As I said, Gady and I have been taken by these assertions. Enough so that we have roped a colleague Achal Bassamboo into writing a paper about it. That has led us to some conclusions about what these fees can do and why Southwest may be just fine without them.
- Competition. This seems like an obvious point. Southwest with its aggressive bags fly free ad campaign has carved out a unique positions with customers. However, it is pretty easy to write out a “standard” model of competition in which firms compete in offering an expected cost of travel and then split that cost between the regular airfare and baggage cost to minimize their operating costs. If that were the case, one would expect Southwest to either have baggage fees or have higher base fairs. It seems that they don’t on both accounts.
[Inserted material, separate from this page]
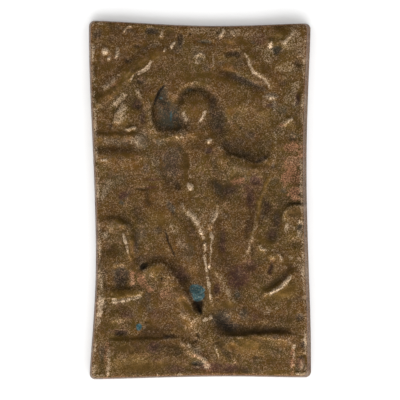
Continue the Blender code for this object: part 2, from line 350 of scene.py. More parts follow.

I just checked flying from Chicago to Manchester, NH. There are only two firms offering direct flights between these cities (and, yes, I am aware that it calling Manchester a “city” is being rather generous). Southwest doesn’t charge for bags but United does. They charge, however, essentially the same ticket price. Actually, Southwest is about three bucks less.
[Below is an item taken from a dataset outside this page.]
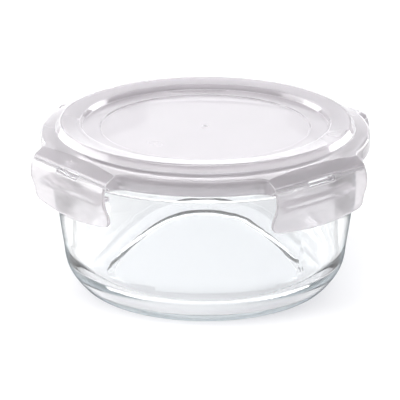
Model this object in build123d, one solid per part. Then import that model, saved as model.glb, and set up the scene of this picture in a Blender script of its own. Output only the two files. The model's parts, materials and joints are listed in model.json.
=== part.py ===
from build123d import *
import math
import os

# Round glass food container with a snap-lock plastic lid. All lengths are millimetres.
# The origin is the centre of the base on the table plane and +Z is up. The four snap
# flaps stand at the front (-Y), right (+X), back (+Y) and left (-X). Pairs of numbers
# are a distance from the upright axis and a height, and curves go from top to bottom.

# ---- Glass bowl ----
foot_outer = 58.0  # radius where the foot ring meets the rounded bottom corner
foot_inner = 50.0
push_up = 1.0  # height of the raised middle of the underside
push_up_radius = 46.0
corner = [(64.6, 2.1), (70.0, 10.0)]  # on the rounded bottom corner
wall_foot = (72.0, 21.3)
wall_middle = (75.0, 45.0)
wall_top = (76.6, 66.0)  # just under the rim flange
floor_thickness = 5.5
wall_thickness = 4.0
rim_outer = 80.5
rim_inner = 75.2
rim_top = 74.0
ledge_height = 67.0  # underside of the rim flange, which the latches grip
mouth_depth = 5.0  # depth of the straight mouth inside the rim
under_rim_rounding = 0.9
rim_rounding = [1.8, 1.6, 1.6]  # ledge's outer edge, then the rim's outer and inner top edges

# ---- Lid, from the middle outwards ----
deck_height = 80.0  # level where the raised ring meets the deck
plate = 1.7  # thickness of the moulding
gate_radius = 1.3  # moulding gate mark in the middle of the panel
gate_depth = 0.3
lid_top = [  # distance, height and rounding of each corner of the top surface
    (52.2, 79.4, 0.2),
    (52.7, 80.1, 0.2),
    (61.4, 80.1, 0.5),
    (62.5, 83.0, 0.9),
    (72.6, 84.0, 1.2),
    (74.6, deck_height, 1.0),
]
lid_underside = [  # the same for the underside, from the plug wall back to the middle
    (72.8, 79.4, 0.6),
    (71.4, 82.2, 0.8),
    (64.1, 81.5, 0.6),
    (63.0, 78.4, 0.4),
    (53.5, 78.4, 0.3),
    (53.0, 77.7, 0.3),
]
deck_slope = 0.145  # fall of the deck per millimetre outwards
outline_radius = 82.4
deck_edge_rounding = 1.6
skirt_inner = 81.0
skirt_bottom = 71.5
plug_outer = 74.4
plug_bottom = 70.5
groove_outer = 79.6  # the seal's groove runs from the plug wall out to here
groove_ceiling = 77.3
shoulder_ceiling = 75.4  # between the groove and the skirt, over the rim's outer edge
groove_rounding = 0.4
plug_rounding = 0.6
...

- Segmentation. The standard model I referenced above assumes that customers are risk neutral and have homogeneous costs in reducing their need to check bags. That ain’t necessarily so. Some consumers may be risk averse and not want to chance getting tagged with baggage fees. A recent report by the Consumer Travel Alliance noted that baggage fees can easily add 30% or more to the cost of travel. Note that that number is going to be higher for short-haul travel since the base fee is generally lower on those routes while baggage fees are not distance sensitive. Given the relative costs involved, risk aversion could play a real role. Similarly, if Southwest attracts more leisure travelers going on extended stays (as opposed to business travelers who have just one day of meetings), their customer base may find it costly to reduce the need to check bags and whether a firm (in our model) imposes a baggage fee depends on the balance between the customer’s marginal cost to reduce the need for a bag and the firm’s marginal cost of providing the service.
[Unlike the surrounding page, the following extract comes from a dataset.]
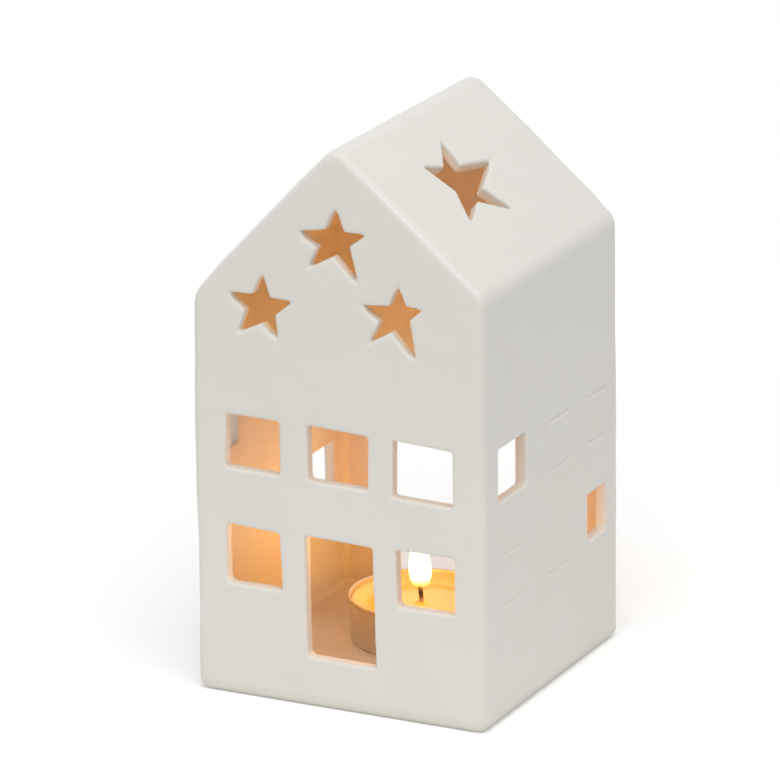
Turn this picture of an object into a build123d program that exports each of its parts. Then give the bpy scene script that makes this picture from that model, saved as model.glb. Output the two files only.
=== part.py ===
from build123d import *
import os

# A ceramic tealight house: one hollow slip-cast body with windows and stars cut through its walls,
# and a standard tealight that slides in over the floor through the arched opening in the back.
# Millimetres. The origin is in the middle of the base, the front wall faces -Y and +Z is up.

# House: outer form, with one eave lower than the other as the casting came out
house_width = 80
house_depth = 79
ridge_height = 145.7
left_eave_share = 0.711
right_eave_share = 0.7666
left_eave_radius = 8
right_eave_radius = 5.5
ridge_radius = 4.3
base_edge_radius = 3
outer_edge_radius = 1.8

# House: hollow inside
wall = 3.3
floor_thickness = 4
inner_eave_radius = 3.5
inner_ridge_radius = 2
inner_edge_chamfer = 1.2

# House: windows and door of the front wall. Sizes across it are shares of the house's width
window_width_share = 0.19
window_height = 14.2
sharp_corner_radius = 0.45
soft_corner_radius = 1.4
column_spacing_share = 0.2925
upper_row_height = 66
lower_row_height = 36.9
door_width_share = 0.22375
door_sill_height = 13
door_head_height = 43.9
rim_chamfer = 0.4

# The openings were cut by hand, so each differs a little. Each line of shares is one window: its column,
# then its corners from the lower left round to the upper left, in window widths and heights from its middle
upper_window_shares = (
    (-1, (-0.507, -0.451), (0.482, -0.468), (0.480, 0.511), (-0.480, 0.528)),
    (0, (-0.540, -0.475), (0.530, -0.500), (0.543, 0.465), (-0.545, 0.518)),
    (1, (-0.553, -0.560), (0.503, -0.592), (0.508, 0.403), (-0.545, 0.465)),
)
lower_window_shares = (
    (-1, (-0.500, -0.532), (0.497, -0.532), (0.450, 0.507), (-0.503, 0.560)),
    (1, (-0.493, -0.500), (0.530, -0.500), (0.528, 0.530), (-0.513, 0.532)),
)
door_shares = ((0, (-0.500, -0.500), (0.545, -0.508), (0.508, 0.505), (-0.522, 0.523)),)

# House: the side walls carry two rows of three, partly cut through and partly only scored
side_window_width = 14
side_window_height = 13.6
side_column_spacing = 25
score_width = 0.9
score_depth = 0.45
side_upper_scored_shares = (
    (0.136, -0.206, 0.993, 0.993),
    (1.08, -0.22, 0.857, 0.956),
)
side_lower_scored_shares = (
    (-0.922, -0.015, 1.18, 1.05),
    (0.136, -0.05, 0.993, 1.007),
)

# Cut windows of the right wall and of the left wall. Each line of shares is one window: its column in
# column spacings, its rise over the row in window heights, and its own width and height
right_upper_cut_shares = ((-0.932, -0.123, 1.157, 1.004),)
right_lower_cut_shares = ((1.064, 0.022, 0.81, 0.904),)
left_upper_cut_shares = ((-1.088, 0.066, 0.857, 1),)
left_lower_cut_shares = ((0.946, 0.051, 0.979, 1.03),)

# House: access opening in the back wall
arch_width_share = 0.625
arch_height = 61

# House: stars of the front gable. Places across are shares of the house's width, heights and tip radii
# are shares of the ridge's height
top_star_across_share = -0.00875
top_star_height_share = 0.8257
top_star_radius_share = 0.0714
left_star_across_share = -0.2625
left_star_height_share = 0.6987
left_star_radius_share = 0.0659
right_star_across_share = 0.1925
right_star_height_share = 0.7069
right_star_radius_share = 0.0686

# House: star of each roof slope, placed down the slope from the ridge
roof_star_down_share = 0.306
roof_star_forward = 2.7
roof_star_radius_share = 0.185

# Star outlines in turn, tip and inner corner: the share of the tip radius, and the angle in degrees
top_star_shares = (
    (0.98, 85), (0.40, 117), (0.99, 167), (0.41, 196), (0.92, 224),
    (0.27, 274), (1.15, 306), (0.44, 363), (0.95, 382), (0.47, 409),
)
left_star_shares = (
    (0.98, 85), (0.39, 119), (1.02, 161), (0.42, 195), (0.97, 229),
    (0.40, 278), (1.03, 302), (0.46, 344), (1.01, 377), (0.44, 405),
)
right_star_shares = (
    (0.97, 81), (0.39, 104), (0.99, 162), (0.36, 190), (0.92, 224),
    (0.28, 262), (1.21, 302), (0.46, 372), (0.90, 386), (0.55, 410),
)
roof_star_shares = (
    (1.04, 95), (0.32, 147), (0.88, 161), (0.49, 217), (0.99, 234),
    (0.57, 277), (1.14, 305), (0.49, 324), (0.95, 386), (0.29, 393),
)

# Tealight cup, drawn from thin aluminium
cup_rim_diameter = 37.8
cup_base_diameter = 36
cup_height = 12
cup_wall = 0.3
rim_bead_radius = 0.45
rim_bead_sides = 6
cup_base_chamfer = 0.3
base_foot_width = 3
base_step_height = 0.5
tealight_across = -0.5
tealight_back = 7.5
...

- Firm cost. So we need to value the firm’s and the customer’s costs. Maybe Southwest simply has lower costs to handling bags. Two points support. First, Southwest has long been lauded for its more productive and flexible workforce. Second, they do more point-to-point flying as opposed to sending passengers through a hub. Hubs mean connections and transferring bags. Southwest would then have less work to do for the average checked bag while United might prefer that customers schlep their luggage across O’Hare themselves. Finally, there is another cost consideration. Effectively encouraging customers to check bags keeps them from piling excessive amounts in overhead bins and slowing down boarding. Longer boarding times may be tolerable at a hub when planes are forced to sit waiting for a connection. They would not be so easy for Southwest to absorb. Spirit caught a lot of flack for proposing a fee for carrying on bags but they claimed that this would shorten the average boarding time by five minutes. Going the other way, Southwest may not believe they will get enough from baggage fees to justify stretching out boarding times.
In looking at this list, I don’t see how any of these are going to change soon. I don’t see how Southwest’s cost structure is going to blow up and if anything their marketing is reinforcing their appeal to segments that are risk averse or have a high cost to not checking bags. It seems that bags will fly free for a long time.